Wadham College, Oxford
Vol. 9 No. 20 · 12 November 1987
SIR: Mr Xavier asserts that I ‘call for Labour to start selecting Oxford graduates as Parliamentary candidates’ (Letters, 15 October). I’m afraid this is quite untrue. The trends in Labour élite recruitment are a sociological phenomenon one could hardly influence by issuing ‘calls’ of any kind, and personally I have no ambition to change the way in which either the Labour Party or Oxford graduates behave. Mr Xavier also seems to have invented his own picture of Oxford in the Sixties, when, he says, the place was all civilised elegance, public schoolboys and moderate politics confined to common rooms. Mr Xavier was not here in the Sixties. I was. When I came up, there had just been major street violence when an anti-apartheid demonstration against the South African Ambassador had got out of control. The Oxford Union was in the hands of the far Left – first Eric Abrahams, then Tariq Ali. Most Oxford economists seemed to be off working for the Labour Government.
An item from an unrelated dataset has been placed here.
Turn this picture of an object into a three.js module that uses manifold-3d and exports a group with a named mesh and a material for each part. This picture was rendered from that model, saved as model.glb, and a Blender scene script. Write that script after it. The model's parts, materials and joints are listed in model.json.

Very large numbers of students were on the far Left and a student Tory was an unusual thing. Sit-ins and occupations were fairly common. The whole era was the most wonderful fun, enjoyed by large numbers of students who were not English public school products. Mr Xavier wishes to attack Oxford for its present-day SDP-ish cosiness. Well and good – that’s his business. But his criticism might carry more weight if he did not combine it with distortions of what I wrote and of the facts of past history.
Magdalen College, Oxford
Vol. 9 No. 22 · 10 December 1987
SIR: Now that he is settling down to over-fed middle age as a fellow of Oxford’s most desirable college, R.W. Johnson seems to be under some sort of compulsion to create the myth of a revolutionary Oxford in the Sixties (Letters, 12 November). He says that sit-ins and occupations were fairly common: he does not mention that much the largest such manifestation, the storming of the Clarendon Building, involved less than 5 per cent of the undergraduates then in residence. He talks of a Union dominated by left-wingers like Tariq Ali but does not mention the Union’s declining prestige and increasingly marginal role in undergraduate life, or the even greater weight people like William Waldegrave and Gyles Brandreth had in Union affairs. He says, ‘The whole era was the most wonderful fun, enjoyed by large numbers of students who were not English public school products,’ but he does not mention the even larger number – including practically everyone I met while an undergraduate 1966-1969 – who were bored, frustrated and above all disillusioned by an Oxford that was so much more mundane than their school daydreams. He no doubt recalls the political graffiti covering the walls of Balliol but ignores the predominantly right-wing tone of colleges like St John’s, Keble, Teddy Hall etc, or the snobbishness and social polarisation. All this is brilliantly evoked in Leo Bellingham’s Oxford, The Novel which has a particularly savage chapter dealing with the undergraduate Left. Even in those days they thought Oxford was the English university counterpart of Paris ’68. Perhaps one should be grateful that the naive fantasies of nearly twenty years ago have not lost their magic, but one would like to know what it is that R.W. Johnson is teaching to his predominantly public-school-educated pupils at Magdalen: is it History and Politics or is it the Art of the Fairy Story?